Het was 1976 toen Levine (RCA 74321-39502-2) nog voor het Amerikaanse label werkte, dat zijn meer dan voortreffelijke Forza ontstond. In zijn handen klinkt het werk echt elektriserend. Tien jaar later is de stem van Leontyne Price kwalitatief bepaald niet minder geworden gelukkig, maar haar opvatting is begrijpelijk rijper, ook zwaarder doch zeker niet minder treffend: een ideale Leonora dus. Placido Domingo en Sherrill Milnes vormen een ook alweer ideaal koppel als Don Alvaro en Don Carlo; hun confrontaties vormen zo haast de kern van de handeling. Fiorenza Cossotto is een ongewone Preziosilla, eerder imposant dan uitgelaten. Met Bonaldo Giaiotti, Gabriel Bacquier, Kurt Moll en Michel Sénéchal zijn de kleinere rollen in betere handen dan bij de meeste andere versies.

Last but not least is daar de echt en volkomen Russische versie van Gergiev (Philips 446.951-2) uit 1995, waarvoor de dirigent terugkeerde tot de voor Rusland bestemde oerversie van het werk uit 1862 waar normaal de Italiaanse uit 1869 wordt gegeven. De verschillen zijn in het begeleidende boekje uiteengezet. Een paar van de belangrijkste verschillen zijn de vervanging van de ouverture door een kort voorspel, een tamelijk drastische wijziging van de laatste scènes uit de derde akte en het slot van het werk, waar Alvaro hier zelfmoord pleegt.
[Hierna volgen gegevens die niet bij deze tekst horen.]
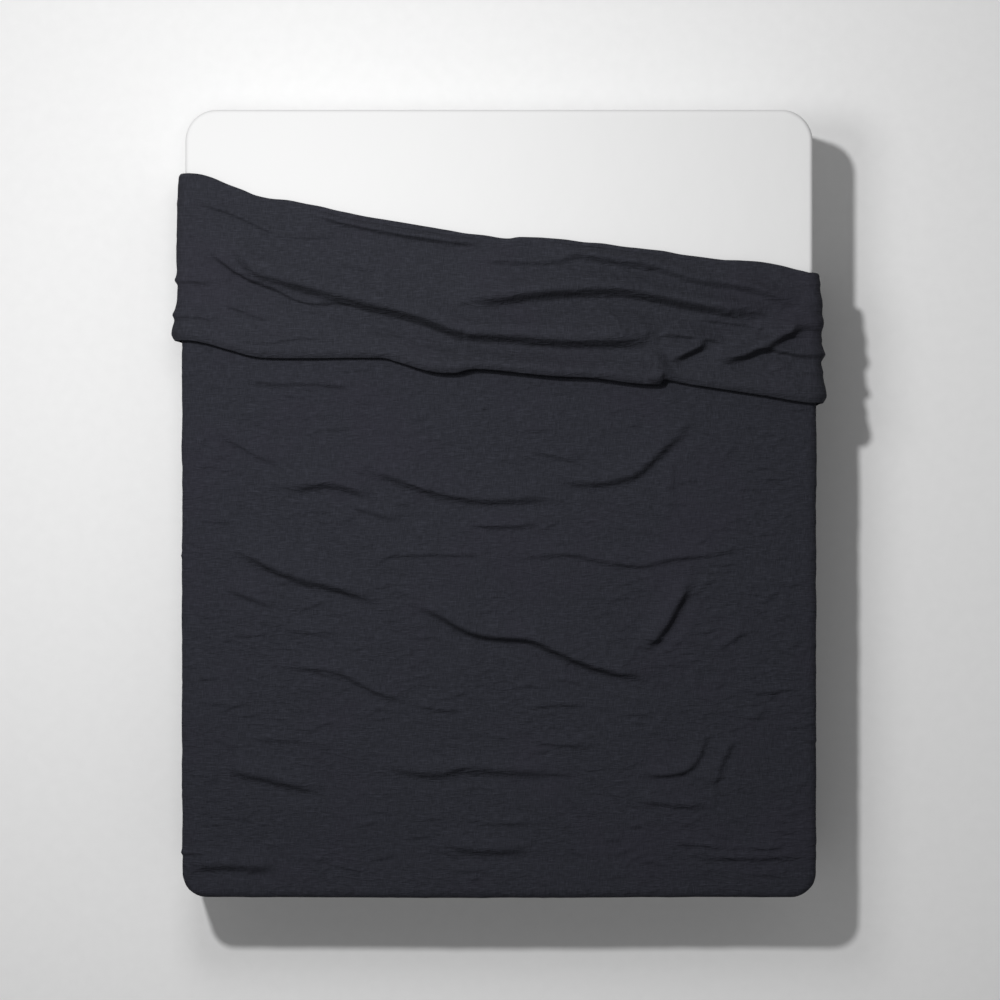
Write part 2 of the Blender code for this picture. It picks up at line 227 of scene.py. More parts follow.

De eerste verdienste van Gergiev is dat hij zich inzette voor deze oerversie; de tweede dat hij dit met zoveel dramatisch flair doet en dat hij de muziek zo kleurig maakt. Beter dan zijn geheel Russische bezetting die soms in een vreemd Italiaans zingt, toont hij zich een idiomatische Verdiaan. Als Leonora is Galina Gorchakova niet in topvorm; ze laat prachtige frasen volgen door lelijke keelgeluiden. Haar minnaar Alvaro, Gegam Grigorian, is daarentegen wel heel overtuigend, maar de grootste teleurstelling is de nogal wankele Alvaro van Nikolai Putilin. Van de bassen hadden we ook meer mogen verwachten in Rusland. Een lichtpuntje is wel weer Olga Borodina als Preziosilla.

Tenslotte zijn het Levine en Sinopoli naar wie de grootste voorkeur uitgaat; Gergiev is voor echte Verdibewonderaars zeker de moeite waard, net zoals Callasadepten niet zonder haar opname zullen willen zijn.